The human cost of scams: A mother, a daughter, and a complicated betrayal of trust
Written by:

Scams and the scammers behind them are tricky. This is news to no anti-fraud team leader at any institution anywhere in the world.
Scams — or authorized push payment (APP) fraud — has evolved into the most costly and prevalent fraud type in the world because of its ability to make a criminal transaction appear legitimate until at least (but also, often long after) it’s too late. This ability to skirt bank defenses makes scams absolutely devastating to the human victims who unwittingly fund them and absolutely vital for financial institutions to address.
As we reported in our global scams report, BioCatch customers serving 340 million accountholders on five different continents reported an average of 65% more scams between 2024 and 2025, underscoring both the scale and urgency of the problem.
To highlight just how slippery scams in the GenAI, real-time-payment era can be, we turn our attention to a BioCatch customer in Europe. This case study illustrates how fraudsters exploit vulnerabilities, manipulate relationships, and drain victims of both money and emotional strength. It’s a story about a mother undergoing cancer treatment, her daughter, and the way behavioral intelligence ultimately exposed the scam.
But let us show you instead of just telling you.
Behavioral evidence
An elderly, longtime accountholder, with a history of rarely logging into her online banking profile and never using mobile banking, noticed suspicious activity on her account and reported it to her bank.
The bank launched an investigation.
Investigators noticed a series of logins from a device belonging to the victim’s daughter.
The victim explained she was undergoing cancer treatment and had entrusted her daughter with her digital banking credentials.
In June of 2025, the bank observed a surge in payments from the victim’s account to her daughter’s account at the same bank.
At this point, investigators had two possible theories:
1.) The daughter was stealing from her mother for her own financial gain.
2.) The daughter was actually the victim of a scam, and her scammer tricked her into dipping into funds from her mother’s account.
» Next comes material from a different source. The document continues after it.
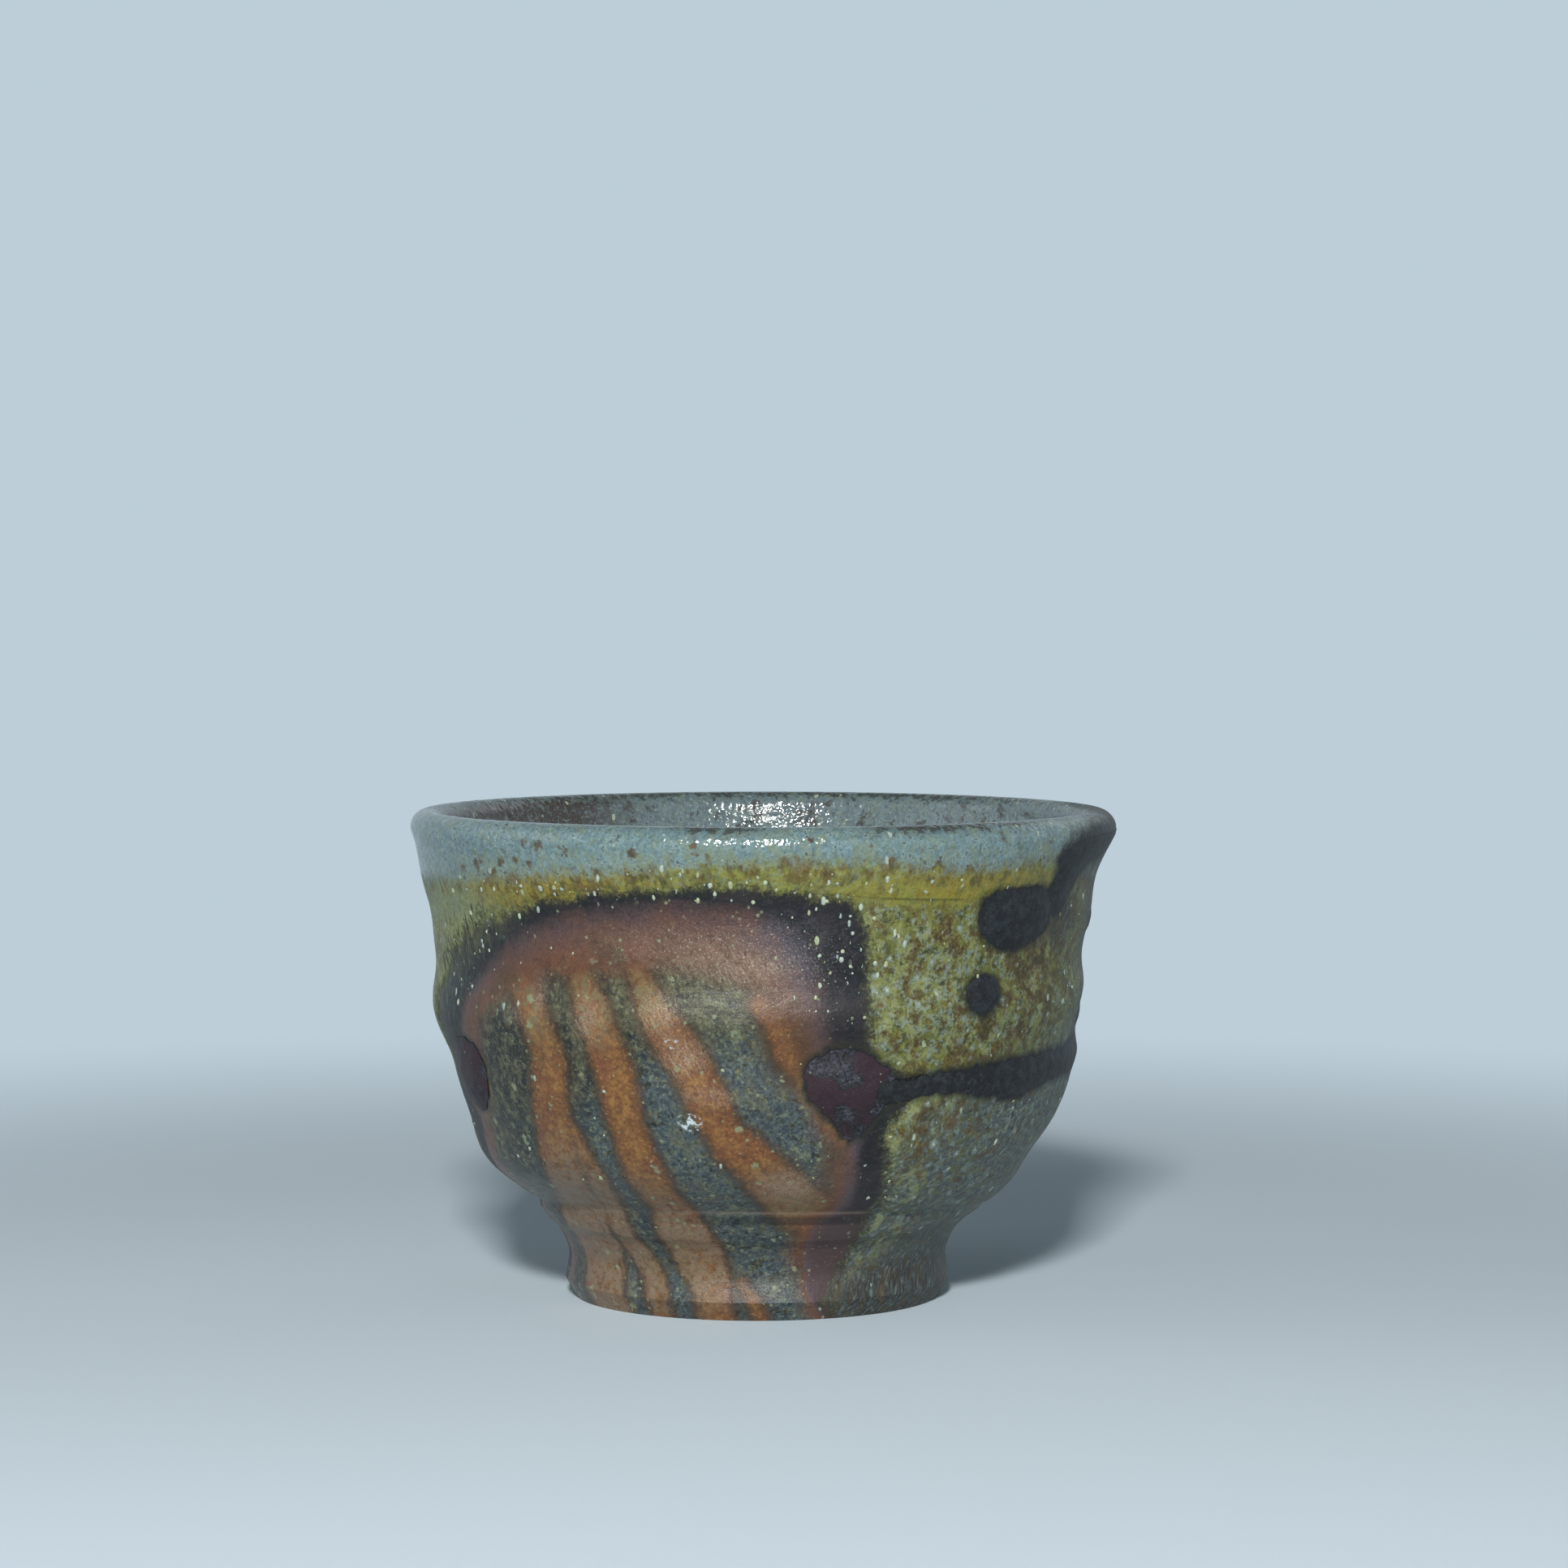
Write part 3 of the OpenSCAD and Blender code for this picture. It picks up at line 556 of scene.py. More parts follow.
def clipped(points, faces, field):
    """The part of a triangle mesh where field is over zero, cut along its zero line."""
    inside = field[faces] > 0
    count = inside.sum(1)
    kept = [faces[count == 3]]
    cuts, new_faces = [], []
    for wanted in (1, 2):
        some, flags = faces[count == wanted], inside[count == wanted]
        odd = np.argmax(flags if wanted == 1 else ~flags, 1)
        turned = np.take_along_axis(some, (odd[:, None] + np.arange(3)) % 3, 1)
        cuts.append(turned)
    base, made = len(points), {}
    extra = []

    def cut(p, q):
        key = (min(p, q), max(p, q))
        if key not in made:
            share = field[key[0]] / (field[key[0]] - field[key[1]])
            made[key] = base + len(extra)
            extra.append(mix(points[key[0]], points[key[1]], share))
        return made[key]

    for a, b, c in cuts[0].tolist():
        new_faces.append((a, cut(a, b), cut(a, c)))
    for a, b, c in cuts[1].tolist():
        p, q = cut(a, b), cut(a, c)
        new_faces += [(p, b, c), (p, c, q)]
    points = np.concatenate([points, np.array(extra).reshape(-1, points.shape[1])])
    faces = np.concatenate(kept + [np.array(new_faces, int).reshape(-1, 3)])
    used, faces = np.unique(faces, return_inverse=True)
    return points[used], faces.reshape(-1, 3)


def rim_edges(faces):
    """The open edges of a triangle mesh, each running the way its face does."""
    edges = np.concatenate([faces[:, [0, 1]], faces[:, [1, 2]], faces[:, [2, 0]]])
    codes = edges[:, 0] * (faces.max() + 1) + edges[:, 1]
    back = edges[:, 1] * (faces.max() + 1) + edges[:, 0]
    return edges[~np.isin(codes, back)]


def mark(made, marks):
    """Writes marks, one value for each point of an object, as its mesh's attributes."""
    for key, values in marks.items():
        made.data.attributes.new(key, "FLOAT", "POINT").data.foreach_set("value", values.astype(np.float32))


def piece(name, points, faces, marks, sharp_angle=50):
    """A mesh object from points in millimetres, with its marks as attributes of its points."""
    mesh = bpy.data.meshes.new(name)
    mesh.vertices.add(len(points))
    mesh.vertices.foreach_set("co", (np.asarray(points) * MM).astype(np.float32).ravel())
    mesh.loops.add(faces.size)
    mesh.loops.foreach_set("vertex_index", faces.astype(np.int32).ravel())
    mesh.polygons.add(len(faces))
    mesh.polygons.foreach_set("loop_start", np.arange(0, faces.size, 3, dtype=np.int32))
    mesh.update(calc_edges=True)
    mesh.validate()
    mesh.shade_smooth()
    mesh.set_sharp_from_angle(angle=math.radians(sharp_angle))
    made = bpy.data.objects.new(name, mesh)
    mark(made, marks)
    bpy.context.scene.collection.objects.link(made)
    return made


def shell(name, form, spots, faces, low, high, **marks):
    """A closed skin between two depths, low and high, over spots given by angle and place on the section."""
    angle, s = spots[:, 0], spots[:, 1]
    sheets = [form.place(angle, form.proud(s, d)) for d in (high, low)]
    count = len(spots)
    rim = rim_edges(faces)
    a, b = rim[:, 0], rim[:, 1]
    sides = np.concatenate([np.stack([a, a + count, b + count], -1), np.stack([a, b + count, b], -1)])
    faces = np.concatenate([faces, faces[:, ::-1] + count, sides])
    points = np.concatenate(sheets)
    marks = {key: np.tile(values, 2) for key, values in marks.items()}
    return piece(name, points, faces, {**marks_of(np.tile(angle, 2), points), **marks})


def on_wall(angle, points):
    """Angle, height and radius of points of the cup whose angles are known."""
    return angle, points[:, 2], np.hypot(points[:, 0], points[:, 1])


def marks_of(angle, points):
    """The fire marks, and the marks of painted sheen and shade, at points of the cup whose angles are known."""
    return fire_and_light_marks(*on_wall(angle, points))


def stepped(corners, step):
    """The points of an open line through corners, about a step apart, without its last point."""
    corners = np.array(corners, float)
    line = []
    for start, stop in zip(corners[:-1], corners[1:]):
        count = max(1, int(math.dist(start, stop) / step))
        line += [mix(start, stop, i / count) for i in range(count)]
    return np.array(line)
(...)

Investigators turned their attention to the daughter’s account.
A frequent digital (and mobile) banking user, the daughter made monthly, high-value payments toward the end of each month, suggesting rent.
The daughter’s increased account activity continued.
Investigators observed a first spike in payment activity in mid-May — the same day the daughter attempted to take out a pre-approved loan, which the bank blocked.
From May 16 to Aug. 31, the daughter made 83 payments, totaling €120,000.
When the bank compared the timing of transfers from the mother’s account to the daughter’s and from the daughter to an unknown beneficiary, it detected a pattern.
When the mother’s money arrived in the daughter’s account, the daughter transferred it away nearly immediately.
The daughter directed all payments to the same beneficiary, who first appeared on May 16. All payments originated from the same device.
When larger transactions were blocked, the daughter switched to a peer-to-peer service capped at €1,000.
Investigators saw the telltale signs of scam manipulation: a string of “test” transfers (€1, €20, then €500).
When her balance ran low, the daughter repeatedly requested higher credit limits.
This desperation — seeking every possible source of funds to keep sending money — is a common red flag in scam victims.
A closer look at behavioral data provided critical clarity.
When the mother’s account was accessed, her username (a national ID number) was consistently pasted in rather than typed, indicating the user (the victim’s daughter) was unfamiliar with those login details.